Ascoltare con calma. Elaborare con lentezza. Farsi crescere un disco nuovo addosso come poteva accadere e accadeva in un tempo tanto lontano da parere irreale nel ricordo. È il lusso che mi sono concesso con “Everyday Robots”, che ho cominciato a frequentare in un pomeriggio di fine aprile e poteva essere uscito da non più di due o tre giorni. Ma non dovevo scriverne né per una rivista né per quell’altra e allora che fretta c’era, maledetta primavera? La mia prima volta con questo Damon Albarn solista, il primo Damon Albarn solista ad anni quarantasei (che fa esattamente il doppio di quelli che aveva quando i Blur diedero alle stampe il primo album) è stata durante un dormiveglia post-prandiale. Mi è come scivolato sopra, ma mi si è infilato sottopelle. All’improvviso sveglio, con l’impressione che qualcosa di bello fosse successo ed era così. Non l’ho riascoltato subito, ho lasciato passare qualche giorno. E da allora, tranne forse una o due in cui ero troppo preso a familiarizzare con dischi da recensire nel mentre ne recensivo altri, non è trascorsa settimana senza che “Everyday Robots” si facesse un giro. E ogni volta mi sembrava di conoscerlo meglio ma di meno, perché è quel tipo di album lì, prezioso, che a ogni passaggio ci scopri dentro qualcosa che in precedenza non avevi notato. Naturalmente mi è venuto in mente di scriverne qui, e però rimandavo sempre, e a un certo punto mi è sembrato di essere ormai fuori tempo massimo. Be’, la sapete una cosa? Chissenefrega. In fondo è del tutto appropriato scrivere a tre abbondanti mesi dalla pubblicazione di un disco che ti seduce subito ma a concedersi completamente ci mette più di una vergine riottosa. E poi il blog è mio e lo gestisco io.

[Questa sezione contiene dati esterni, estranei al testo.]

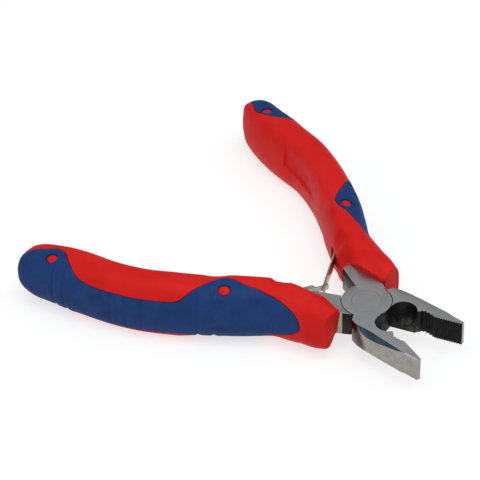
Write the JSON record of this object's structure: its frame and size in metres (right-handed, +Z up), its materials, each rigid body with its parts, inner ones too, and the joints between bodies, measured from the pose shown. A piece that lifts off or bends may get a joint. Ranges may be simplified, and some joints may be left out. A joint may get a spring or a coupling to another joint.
{
  "type": "crimping pliers",
  "caption": "Small spring-return hand pliers with a lap joint, serrated gripping jaws, a pipe grip, a side cutter and two-part moulded grips.",
  "frame": {"origin": "on the pivot axis, at the flat underside of the head", "axes": "+Z up along the pivot axis, +X from the pivot towards the jaw tips along the line that halves the open jaws, +Y towards the lower lever's jaw"},
  "size_m": [0.1043, 0.0958, 0.0176],
  "materials": {
    "steel": "satin forged and ground tool steel with darker jaw insides",
    "rivet_steel": "satin, ground flush with the boss",
    "spring_steel": "bright rolled spring strip",
    "red_plastic": "satin moulded plastic",
    "blue_rubber": "soft matte thermoplastic rubber"
  },
  "bodies": {
    "lower_half": {"lower_lever": "steel", "lower_grip_core": "red_plastic", "lower_grip_inlay": "blue_rubber", "lower_spring": "spring_steel", "lower_spring_rivet": "rivet_steel", "pivot_rivet": "rivet_steel"},
    "upper_half": {"upper_lever": "steel", "upper_grip_core": "red_plastic", "upper_grip_inlay": "blue_rubber", "upper_spring": "spring_steel", "upper_spring_rivet": "rivet_steel"}
  },
  "joints": [
    {"name": "pivot", "type": "hinge", "parent": "lower_half", "child": "upper_half", "pos_m": [0, 0, 0.0034], "axis": [0, 0, 1], "range_deg": [-3, 37.4], "stiffness_Nm_per_rad": 0.9, "deforming": ["lower_spring", "upper_spring"]}
  ]
}
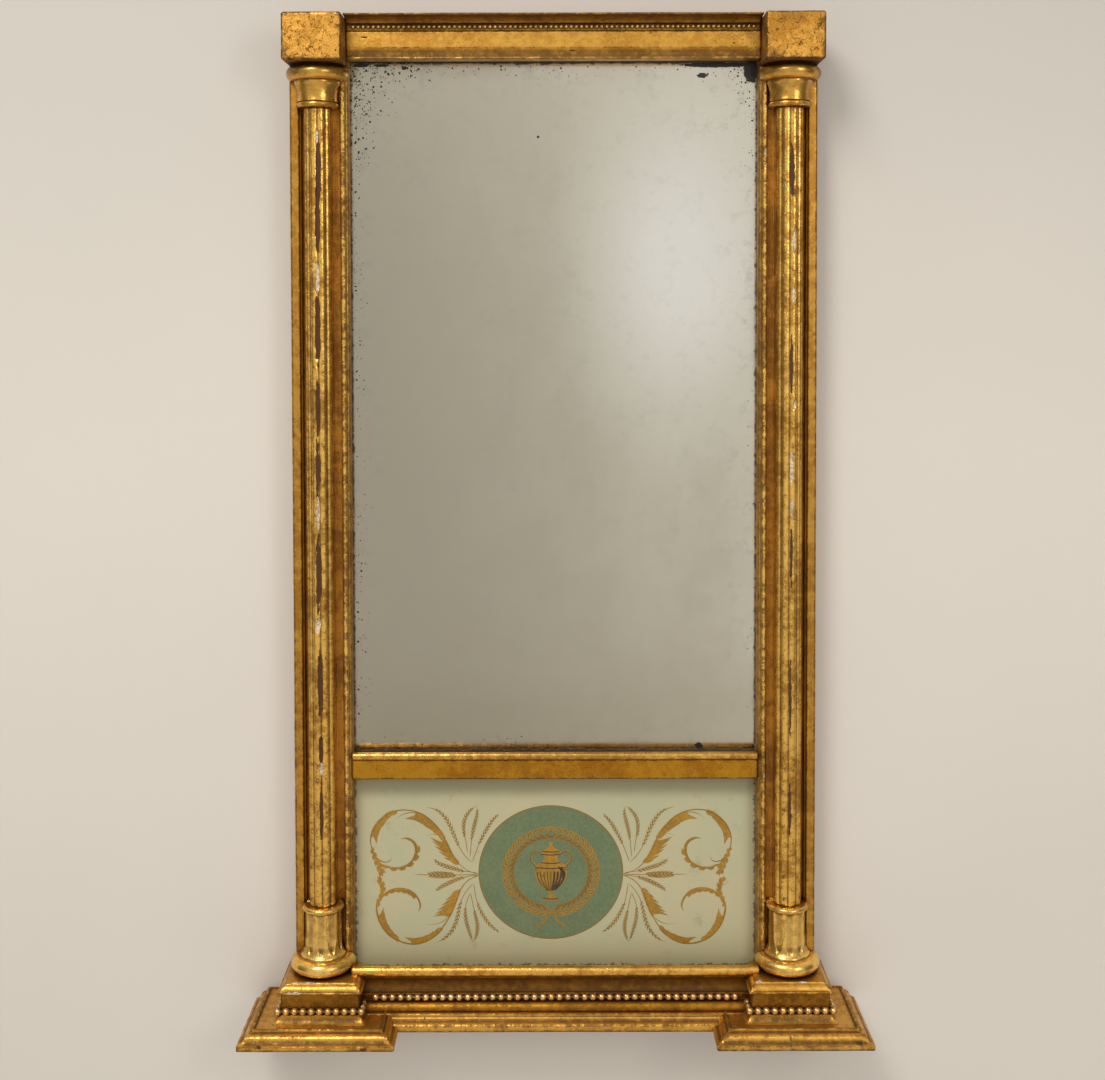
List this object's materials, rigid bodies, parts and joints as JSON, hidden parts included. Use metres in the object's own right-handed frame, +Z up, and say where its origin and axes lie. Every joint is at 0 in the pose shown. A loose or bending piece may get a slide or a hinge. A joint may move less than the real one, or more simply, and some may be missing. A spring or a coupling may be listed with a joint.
{
  "type": "trumeau mirror",
  "caption": "Gilt wall mirror with half columns on plinths, corner blocks, a beaded frieze, and a painted glass panel under the mirror plate.",
  "frame": {"origin": "middle of the lower edge of the bottom rail's back face, where the mirror lies against the wall, level with the undersides of its plinths", "axes": "+Z up along the columns, +Y backwards into the wall, +X to the right as one looks at the mirror"},
  "size_m": [0.711, 0.1174, 1.157],
  "materials": {
    "gilt_moulding": "water-gilded gesso on wood, worn to red and brown ground on edges",
    "gilt_column": "gilded reeding with a long crack and small losses to the white gesso",
    "gilt_beads": "gilded turned beads, bright on their fronts and dark between",
    "silvered_glass": "old silvering, foxed black at the corners and edges",
    "painted_glass": "glass painted on its back in celadon, teal and gold",
    "pine_carcass": "bare aged pine",
    "pine_boards": "rough-sawn aged pine boards",
    "brass_fittings": "dull, unpolished",
    "iron_fasteners": "dark, slightly rusty iron"
  },
  "bodies": {
    "frame": {"backboard_nails": "iron_fasteners", "base_rail_beads": "gilt_beads", "base_rail_cove": "gilt_moulding", "base_rail_foot": "gilt_moulding", "base_rail_torus": "gilt_moulding", "bottom_rail": "pine_carcass", "cross_rail": "pine_carcass", "cross_rail_band": "gilt_moulding", "cross_rail_sight_moulding": "gilt_moulding", "frieze_beads": "gilt_beads", "frieze_board": "gilt_moulding", "frieze_cornice": "gilt_moulding", "hanger_screws": "iron_fasteners", "joint_pegs": "pine_carcass", "left_capital": "gilt_moulding", "left_column_base": "gilt_moulding", "left_column_shaft": "gilt_column", "left_corner_block": "gilt_moulding", "left_inner_band": "gilt_moulding", "left_outer_band": "gilt_moulding", "left_plinth_beads": "gilt_beads", "left_plinth_cap": "gilt_moulding", "left_plinth_die": "gilt_moulding", "left_plinth_foot": "gilt_moulding", "left_plinth_ovolo": "gilt_moulding", "left_ring_plate": "brass_fittings", "left_stile": "pine_carcass", "mirror_backboard_1": "pine_boards", "mirror_backboard_2": "pine_boards", "mirror_backboard_3": "pine_boards", "mirror_glass": "silvered_glass", "painted_glass_panel": "painted_glass", "panel_backboard": "pine_boards", "right_capital": "gilt_moulding", "right_column_base": "gilt_moulding", "right_column_shaft": "gilt_column", "right_corner_block": "gilt_moulding", "right_inner_band": "gilt_moulding", "right_outer_band": "gilt_moulding", "right_plinth_beads": "gilt_beads", "right_plinth_cap": "gilt_moulding", "right_plinth_die": "gilt_moulding", "right_plinth_foot": "gilt_moulding", "right_plinth_ovolo": "gilt_moulding", "right_ring_plate": "brass_fittings", "right_stile": "pine_carcass", "top_rail": "pine_carcass"},
    "left_ring": {"left_ring": "brass_fittings"},
    "right_ring": {"right_ring": "brass_fittings"}
  },
  "joints": [
    {"name": "left_ring_hinge", "type": "hinge", "parent": "frame", "child": "left_ring", "pos_m": [-0.279, 0.0032, 1.04], "axis": [1, 0, 0], "range_deg": [0, 175]},
    {"name": "right_ring_hinge", "type": "hinge", "parent": "frame", "child": "right_ring", "pos_m": [0.279, 0.0032, 1.04], "axis": [1, 0, 0], "range_deg": [0, 175]}
  ]
}
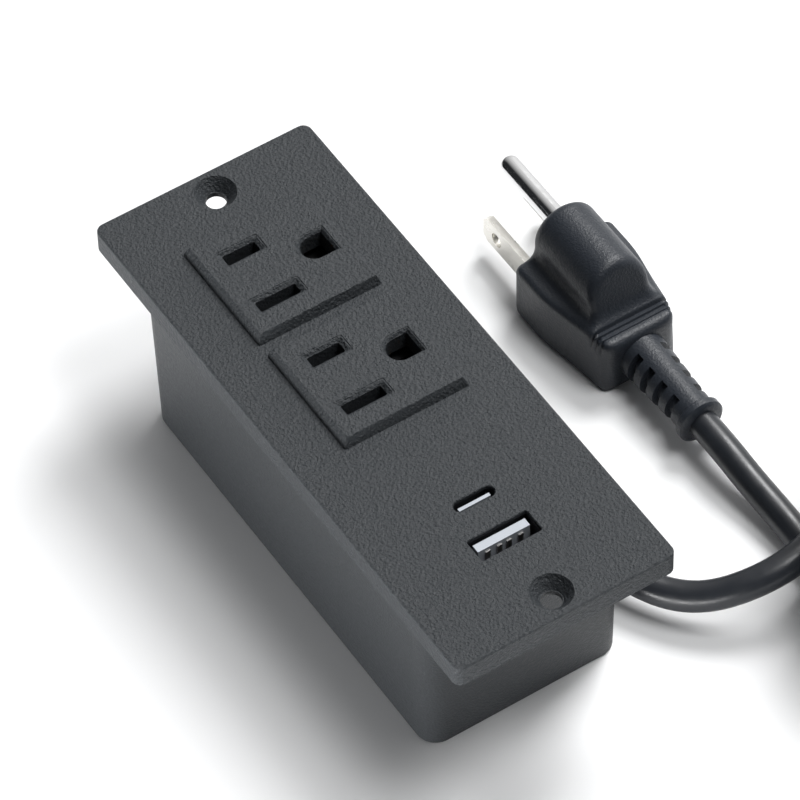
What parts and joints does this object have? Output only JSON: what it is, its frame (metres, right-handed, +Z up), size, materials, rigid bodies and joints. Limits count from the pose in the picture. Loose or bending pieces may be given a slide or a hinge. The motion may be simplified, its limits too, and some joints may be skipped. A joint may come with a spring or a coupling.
{
  "type": "desk power strip",
  "caption": "Black recessed desk power strip: flange plate with outlets and USB ports over a box body, and a moulded plug on a coiled cord.",
  "frame": {"origin": "centre of the underside of the strip's body, on the surface it stands on", "axes": "+Y along the strip, away from the USB end; +X towards the side that the cord leaves from; +Z up, out of the plate's face"},
  "size_m": [0.1486, 0.1717, 0.0437],
  "materials": {
    "plate_plastic": "black moulded plastic with a fine leather grain",
    "body_plastic": "black moulded plastic, fine matte texture",
    "screw_steel": "zinc-plated steel",
    "carrier_plastic": "dark grey flame-retardant moulding",
    "contact_brass": "bare stamped brass",
    "shutter_plastic": "black acetal",
    "spring_steel": "drawn stainless wire",
    "board_laminate": "green glass-epoxy laminate",
    "capacitor_sleeve": "shrink sleeve over an aluminium can",
    "chip_epoxy": "moulded epoxy",
    "ferrite": "matte fired ferrite",
    "winding_tape": "yellow polyester tape over copper",
    "fuse_glass": "clear tube with tinned caps",
    "port_steel": "tinned steel",
    "tongue_plastic": "white moulded nylon",
    "contact_gold": "gold-plated strip",
    "wire_black": "black PVC insulation",
    "wire_white": "white PVC insulation",
    "wire_green": "green PVC insulation",
    "cord_pvc": "black PVC jacket, satin",
    "tie_nylon": "black nylon",
    "plug_pvc": "black moulded PVC, fine satin grain",
    "blade_nickel": "nickel-plated brass, drawn finish",
    "pin_nickel": "polished nickel-plated brass"
  },
  "bodies": {
    "root": {"faceplate": "plate_plastic", "housing": "body_plastic", "assembly_screws": "screw_steel", "contact_carrier": "carrier_plastic", "carrier_cover": "carrier_plastic", "line_bus": "contact_brass", "neutral_bus": "contact_brass", "ground_bus": "contact_brass", "rear_shutter_spring": "spring_steel", "front_shutter_spring": "spring_steel", "usb_board": "board_laminate", "usb_board_screws": "screw_steel", "usb_input_capacitor": "capacitor_sleeve", "usb_output_capacitor": "capacitor_sleeve", "usb_board_chips": "chip_epoxy", "usb_fuse": "fuse_glass", "usb_a_shell": "port_steel", "usb_c_shell": "port_steel", "usb_a_tongue": "tongue_plastic", "usb_c_tongue": "tongue_plastic", "usb_a_contacts": "contact_gold", "usb_transformer_core": "ferrite", "usb_transformer_windings": "winding_tape", "line_wire": "wire_black", "neutral_wire": "wire_white", "ground_wire": "wire_green", "usb_line_lead": "wire_black", "usb_neutral_lead": "wire_white", "cord_gland": "cord_pvc", "cord_jacket_end": "cord_pvc", "cord_strip_side": "cord_pvc", "cord_plug_side": "cord_pvc", "cord_coil": "cord_pvc", "cable_tie": "tie_nylon", "plug_body": "plug_pvc", "plug_line_blade": "blade_nickel", "plug_neutral_blade": "blade_nickel", "plug_ground_pin": "pin_nickel"},
    "rear_shutter": {"rear_shutter": "shutter_plastic"},
    "front_shutter": {"front_shutter": "shutter_plastic"}
  },
  "joints": [
    {"name": "rear_shutter_slide", "type": "slide", "parent": "root", "child": "rear_shutter", "axis": [0, -1, 0], "range_m": [0, 0.0032], "stiffness_N_per_m": 40, "springref_m": -0.003, "deforming": ["rear_shutter_spring"]},
    {"name": "front_shutter_slide", "type": "slide", "parent": "root", "child": "front_shutter", "axis": [0, -1, 0], "range_m": [0, 0.0032], "stiffness_N_per_m": 40, "springref_m": -0.003, "deforming": ["front_shutter_spring"]}
  ]
}
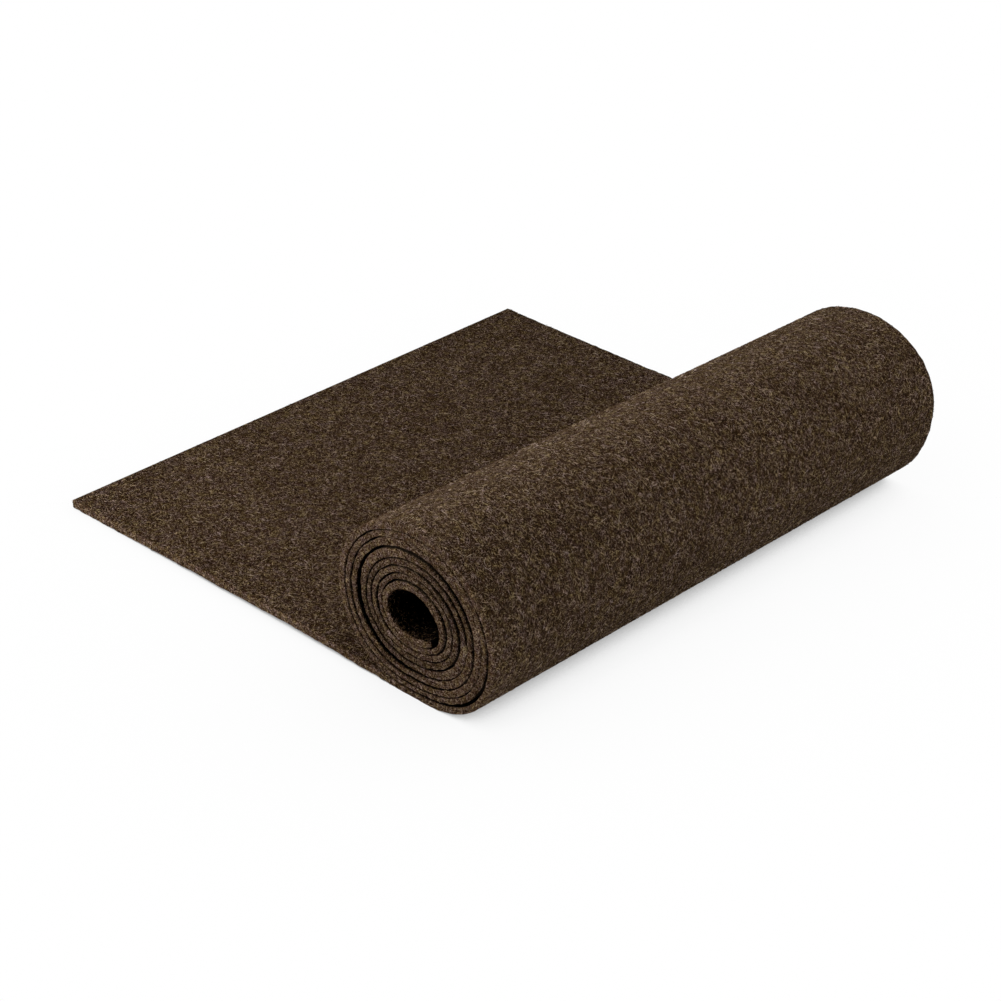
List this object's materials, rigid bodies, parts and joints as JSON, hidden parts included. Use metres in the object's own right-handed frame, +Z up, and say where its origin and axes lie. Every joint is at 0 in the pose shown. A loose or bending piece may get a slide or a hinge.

Opera eccezionalmente coesa e coerente e nondimeno che vive di opposti, di apparenti contraddizioni: è fatta di aria ma è fatta di terra, sembra sempre come sgranata ma la voce la tiene a fuoco, è pastorale ma di un pastorale che viene dopo l’industriale. Li puoi immediatamente enucleare i suoi elementi costitutivi, metterli in fila: la chitarra che arpeggia e le figure parimenti elementari disegnate dal piano, i suoni “trovati”, gli archi che dispensano malinconie color pastello, strati su strati di voci, loop percussivi e sotto tutto, e a sorreggere tutto, un’onnipresente scansione downtempo. A volte down downtempo. Un corno sospira ed è subito sera. Ma era già sera, solo che era mattina. Pare un unicum, “Everyday Robots”, ma a farlo a pezzetti lo vedi che erano gemelli diversi: il bucolico post-moderno di Hostiles vicino al (quanto lontano dal) singultare di funk di Lonely Press Play (impossibilmente suadente la melodia); un interludio carillonesco a separare la festa caraibica di Mr Tembo dalla ballata glitch-jazz The Selfish Giant; la confessionale The History Of A Cheating Heart incastonata fra il Cohen traslocato a Bristol di Photographs (You Are Taking Now) e il gospel con Brian Eno a dare una mano di Heavy Seas Of Love. Ve l’ho già detto? Uno dei miei album dell’anno. L’ho capito al volo e poi ho dovuto pensarci a lungo.
Scrittura sublime. Calo il cappello.
Del disco non so 🙂
Erano anni che non sentivo parlare di Damon Albarn. Mi ricordo dei tempi dei Blur, di Modern Life is Rubbish, The Great Escape… ascolterò l’album.
Album fantastico, condivido ogni parola. Anche il fatto di scoprirlo pian piano. Eccezionale!
Disco di priofonda, arguta e matura intimità, questo.
Io sono d’accordo con il recensire il disco con calma. Troppe volte ho letto e seguito recensione troppo frettolose e ingannevoli scritte sull’onda dell’entusiasmo.